第28回 70代のベテラン職人と20代の若手職人が共に働く 銀座のテーラーメイド職人たちの学び 中山 由紀雄氏 銀座テーラー 常務取締役 工場長 裁断士 他|中原 淳氏 東京大学 大学総合教育研究センター 准教授
21世紀を生きる我々にとって、洋服は大量生産された製品から選んで「買うもの」ですが、数十年前まで、特にスーツは、テーラーで「仕立てるもの」でした。
しかし、既製服の普及により、職人の数も減少、高齢化が進んでいます。
そうした中、手縫いでスーツを仕立てる伝統的な技術を残そうと、若い職人たちを育てる銀座テーラーを取材しました。

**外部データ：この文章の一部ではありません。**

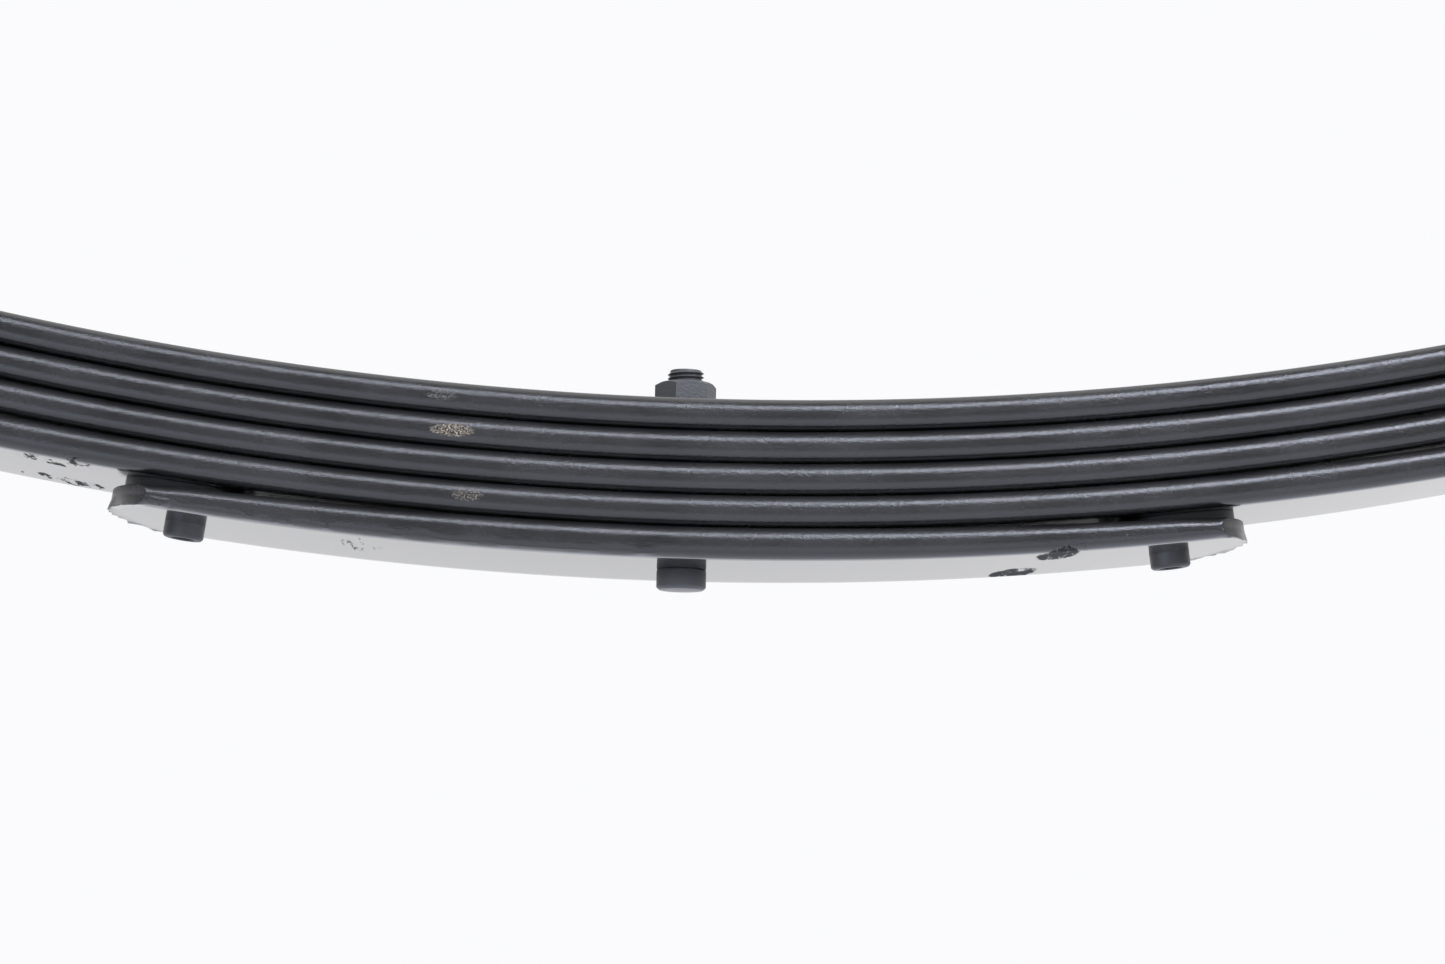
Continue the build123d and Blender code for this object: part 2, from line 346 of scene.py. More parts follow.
@dataclass(frozen=True)
class HexBlock:
    """A hexagon standing on Z 0, for a nut or a bolt head, with its corners turned off at 30 degrees.

    Attributes:
        flats: width across its flats.
        height: its height.
        bore: radius of the hole through it, or 0 for a head.
        face_share: radius of its flat face as a share of half the width across flats.
        slope: how steeply its corners are turned off.
    """

    flats: float
    height: float
    bore: float = 0.0
    face_share: float = 0.95
    slope: float = math.tan(math.radians(30.0))

    def build(self) -> bmesh.types.BMesh:
        """Makes the hexagon from rings bridged to one another.

        Returns:
            Its mesh.
        """
        bm = bmesh.new()
        face = self.flats / 2 * self.face_share
        rings = [(self._round(face), 0.0, 0.0), (self._hexagon, 0.0, self.slope)]
        rings += [(self._hexagon, self.height, -self.slope), (self._round(face), self.height, 0.0)]
        if self.bore:
            sink = min(0.6, self.height / 8)
            rings.append((self._round(self.bore + sink), self.height, 0.0))
            rings.append((self._round(self.bore), self.height - sink, 0.0))
            rings.append((self._round(self.bore), sink, 0.0))
            rings.append((self._round(self.bore + sink), 0.0, 0.0))
        loops = [self._ring(bm, outline, height, rise, face) for outline, height, rise in rings]
        pairs = list(zip(loops, loops[1:]))
        if self.bore:
            pairs.append((loops[-1], loops[0]))
        for low, high in pairs:
            bmesh.ops.bridge_loops(bm, edges=low + high)
        if not self.bore:
            bmesh.ops.holes_fill(bm, edges=loops[0] + loops[-1], sides=0)
        return bm

    def _round(self, radius: float) -> Callable[[float], float]:
        """A circle as an outline: the same radius at any angle."""
        return lambda angle: radius

    def _hexagon(self, angle: float) -> float:
        """The hexagon as an outline: its radius at an angle."""
        sixth = math.pi / 3
        return self.flats / 2 / math.cos(angle % sixth - sixth / 2)

    def _ring(
        self,
        bm: bmesh.types.BMesh,
        outline: Callable[[float], float],
        height: float,
        rise: float,
        face: float,
    ) -> list[bmesh.types.BMEdge]:
        """Adds one ring of the hexagon, raised by its distance beyond the flat face."""
        verts = bmesh.ops.create_circle(bm, segments=60, radius=1.0)["verts"]
        for vert in verts:
            angle = math.atan2(vert.co.y, vert.co.x) + 1e-9
            radius = outline(angle)
            vert.co = (radius * math.cos(angle), radius * math.sin(angle), height + rise * (radius - face))
        return list({edge for vert in verts for edge in vert.link_edges})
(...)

銀座テーラーは1935 年創業、テーラーメイドの紳士服を手掛ける銀座の老舗テーラーです。顧客一人ひとりの体型、好みに合わせてデザインを決め、型紙を起こし、裁断します。最高級の生地を使い、ひとりの職人がほぼ全て手縫いによって仕立てるスーツは職人の技の結晶。見えない裏地にまで細かなステッチが施されるなど、丁寧な手仕事が光ります。
職人のこだわりの詰まったスーツは、ふんわり柔らかな丸みを帯び、既製服との違いは歴然。着心地も着る人の動きを妨げずフィットし、一度袖を通すとやめられない、と長年愛用する顧客が多いそうです。
日本に洋服が普及した明治以降、スーツはテーラーで仕立てるのが一般的でした。日本中どの町にも煙草店と同じくらい身近な存在としてテーラーがあり、そこで働く職人の数も多かったのです。
しかし、既製服の普及に伴い、オーダーメイドのテーラーは徐々に減少し、職人たちも高齢化。特にハンドメイドスーツを仕立てる伝統的な技術の継承は難しくなっています。
そうした中、銀座テーラーでは、失われつつある職人の技を残そうと若い職人を育てています。伝統の技術はどのように伝えられているのでしょうか。専務取締役の鰐渕祥子さん、常務取締役で工場長、裁断士の中山由紀雄さんにお話を伺いました。
スーツのできるまで
銀座テーラーのハンドメイドスーツは、銀座並木通りにある店舗の上の工房でつくられています。工房が銀座の店舗と同じビルにあるのは、顧客の要望を直接、つくり手に伝えるため。
工房には、採寸、型紙作成、仮縫いを行う裁断士2 名と、手縫いでスーツを仕立てる8名の縫製士が働いています。そのうち、裁断士2 名、縫製士4名は60 ~ 70 代。そんな大ベテランと共に20、30 代の若手の縫製師4名が働いています。
「スーツの型紙に、直線はほとんどないんですよ。人間の身体は丸みを帯びていて真っ直ぐな部分はないですから」と、型紙を見せてくださったのはこの道40 年の裁断士、中山さんです。
まずは中山さんにスーツの製作工程を伺いました。
〈スーツの製造工程〉
①採寸
顧客に生地を選んでもらい、デザインを決めた後、裁断士が寸法を採る。その際は、なで肩、いかり肩、屈伸体、反身体、左右差などさまざまな身体的特徴を把握。好みの着心地、シルエットなど顧客の要望をできるだけ引き出す。